INFORMATION SUPPLIED
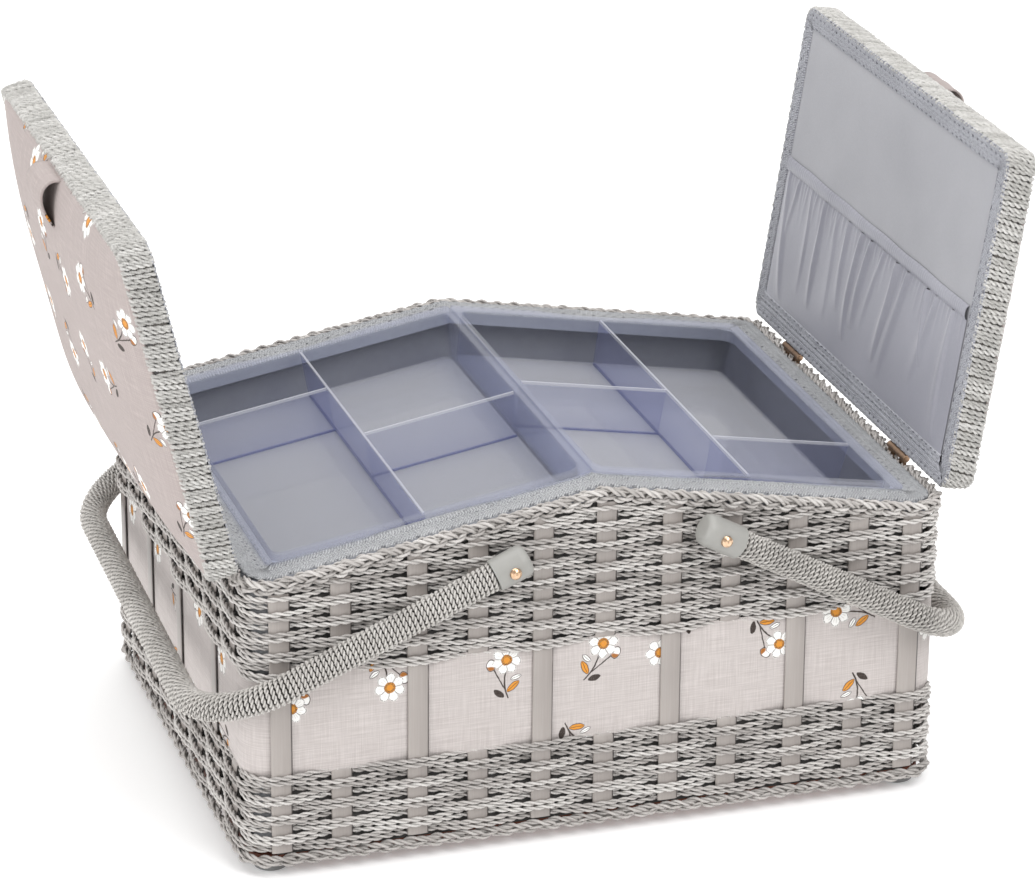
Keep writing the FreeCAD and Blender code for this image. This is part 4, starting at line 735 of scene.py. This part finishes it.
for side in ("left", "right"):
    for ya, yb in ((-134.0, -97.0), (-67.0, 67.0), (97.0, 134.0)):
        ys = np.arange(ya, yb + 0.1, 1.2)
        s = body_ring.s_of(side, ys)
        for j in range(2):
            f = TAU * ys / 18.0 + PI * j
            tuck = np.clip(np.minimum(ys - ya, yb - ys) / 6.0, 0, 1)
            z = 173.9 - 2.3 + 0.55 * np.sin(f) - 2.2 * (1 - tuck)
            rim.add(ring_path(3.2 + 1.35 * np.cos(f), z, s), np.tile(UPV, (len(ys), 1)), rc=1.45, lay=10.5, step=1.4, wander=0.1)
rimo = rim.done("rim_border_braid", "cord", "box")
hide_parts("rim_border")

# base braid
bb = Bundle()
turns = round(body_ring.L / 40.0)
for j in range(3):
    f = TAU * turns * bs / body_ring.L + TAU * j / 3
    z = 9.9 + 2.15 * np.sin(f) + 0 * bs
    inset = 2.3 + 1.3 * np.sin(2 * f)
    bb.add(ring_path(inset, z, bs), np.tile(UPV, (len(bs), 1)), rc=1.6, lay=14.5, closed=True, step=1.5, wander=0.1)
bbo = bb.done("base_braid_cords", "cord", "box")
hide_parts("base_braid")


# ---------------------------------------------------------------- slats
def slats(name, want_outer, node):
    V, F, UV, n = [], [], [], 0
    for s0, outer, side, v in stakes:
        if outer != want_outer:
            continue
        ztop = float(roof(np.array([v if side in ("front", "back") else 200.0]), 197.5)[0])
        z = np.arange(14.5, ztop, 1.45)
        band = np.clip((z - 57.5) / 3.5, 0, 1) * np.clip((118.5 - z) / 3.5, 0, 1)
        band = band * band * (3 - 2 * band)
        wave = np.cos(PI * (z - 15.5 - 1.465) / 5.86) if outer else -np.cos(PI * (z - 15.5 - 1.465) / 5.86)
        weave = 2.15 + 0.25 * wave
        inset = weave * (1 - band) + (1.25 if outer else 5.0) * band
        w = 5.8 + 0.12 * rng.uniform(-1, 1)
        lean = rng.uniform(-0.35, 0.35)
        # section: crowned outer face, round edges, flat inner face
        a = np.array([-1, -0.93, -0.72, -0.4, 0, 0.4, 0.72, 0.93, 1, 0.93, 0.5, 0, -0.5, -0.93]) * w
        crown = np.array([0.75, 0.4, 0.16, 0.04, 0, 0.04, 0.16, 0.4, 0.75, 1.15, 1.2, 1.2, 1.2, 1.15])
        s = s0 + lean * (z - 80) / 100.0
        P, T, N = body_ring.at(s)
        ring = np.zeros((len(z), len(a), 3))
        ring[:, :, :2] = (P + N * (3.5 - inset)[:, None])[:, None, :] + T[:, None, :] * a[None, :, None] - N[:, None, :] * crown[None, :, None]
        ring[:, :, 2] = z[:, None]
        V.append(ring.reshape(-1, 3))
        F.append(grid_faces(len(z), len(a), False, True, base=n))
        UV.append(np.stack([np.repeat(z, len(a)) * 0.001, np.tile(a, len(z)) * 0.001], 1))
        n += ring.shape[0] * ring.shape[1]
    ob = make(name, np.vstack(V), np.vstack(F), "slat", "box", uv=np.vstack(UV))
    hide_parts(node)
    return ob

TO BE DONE
Every line of the data above should be copied exactly.

RESULT BELOW
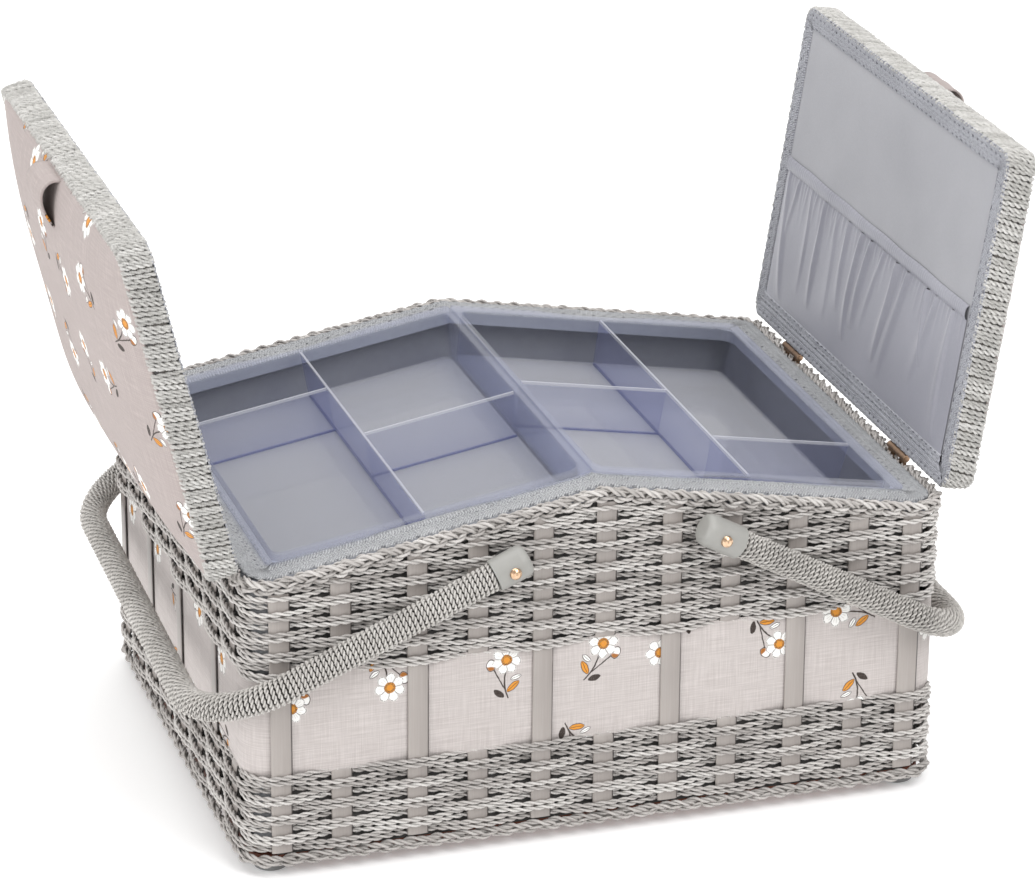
Keep writing the FreeCAD and Blender code for this image. This is part 4, starting at line 735 of scene.py. This part finishes it.
for side in ("left", "right"):
    for ya, yb in ((-134.0, -97.0), (-67.0, 67.0), (97.0, 134.0)):
        ys = np.arange(ya, yb + 0.1, 1.2)
        s = body_ring.s_of(side, ys)
        for j in range(2):
            f = TAU * ys / 18.0 + PI * j
            tuck = np.clip(np.minimum(ys - ya, yb - ys) / 6.0, 0, 1)
            z = 173.9 - 2.3 + 0.55 * np.sin(f) - 2.2 * (1 - tuck)
            rim.add(ring_path(3.2 + 1.35 * np.cos(f), z, s), np.tile(UPV, (len(ys), 1)), rc=1.45, lay=10.5, step=1.4, wander=0.1)
rimo = rim.done("rim_border_braid", "cord", "box")
hide_parts("rim_border")

# base braid
bb = Bundle()
turns = round(body_ring.L / 40.0)
for j in range(3):
    f = TAU * turns * bs / body_ring.L + TAU * j / 3
    z = 9.9 + 2.15 * np.sin(f) + 0 * bs
    inset = 2.3 + 1.3 * np.sin(2 * f)
    bb.add(ring_path(inset, z, bs), np.tile(UPV, (len(bs), 1)), rc=1.6, lay=14.5, closed=True, step=1.5, wander=0.1)
bbo = bb.done("base_braid_cords", "cord", "box")
hide_parts("base_braid")


# ---------------------------------------------------------------- slats
def slats(name, want_outer, node):
    V, F, UV, n = [], [], [], 0
    for s0, outer, side, v in stakes:
        if outer != want_outer:
            continue
        ztop = float(roof(np.array([v if side in ("front", "back") else 200.0]), 197.5)[0])
        z = np.arange(14.5, ztop, 1.45)
        band = np.clip((z - 57.5) / 3.5, 0, 1) * np.clip((118.5 - z) / 3.5, 0, 1)
        band = band * band * (3 - 2 * band)
        wave = np.cos(PI * (z - 15.5 - 1.465) / 5.86) if outer else -np.cos(PI * (z - 15.5 - 1.465) / 5.86)
        weave = 2.15 + 0.25 * wave
        inset = weave * (1 - band) + (1.25 if outer else 5.0) * band
        w = 5.8 + 0.12 * rng.uniform(-1, 1)
        lean = rng.uniform(-0.35, 0.35)
        # section: crowned outer face, round edges, flat inner face
        a = np.array([-1, -0.93, -0.72, -0.4, 0, 0.4, 0.72, 0.93, 1, 0.93, 0.5, 0, -0.5, -0.93]) * w
        crown = np.array([0.75, 0.4, 0.16, 0.04, 0, 0.04, 0.16, 0.4, 0.75, 1.15, 1.2, 1.2, 1.2, 1.15])
        s = s0 + lean * (z - 80) / 100.0
        P, T, N = body_ring.at(s)
        ring = np.zeros((len(z), len(a), 3))
        ring[:, :, :2] = (P + N * (3.5 - inset)[:, None])[:, None, :] + T[:, None, :] * a[None, :, None] - N[:, None, :] * crown[None, :, None]
        ring[:, :, 2] = z[:, None]
        V.append(ring.reshape(-1, 3))
        F.append(grid_faces(len(z), len(a), False, True, base=n))
        UV.append(np.stack([np.repeat(z, len(a)) * 0.001, np.tile(a, len(z)) * 0.001], 1))
        n += ring.shape[0] * ring.shape[1]
    ob = make(name, np.vstack(V), np.vstack(F), "slat", "box", uv=np.vstack(UV))
    hide_parts(node)
    return ob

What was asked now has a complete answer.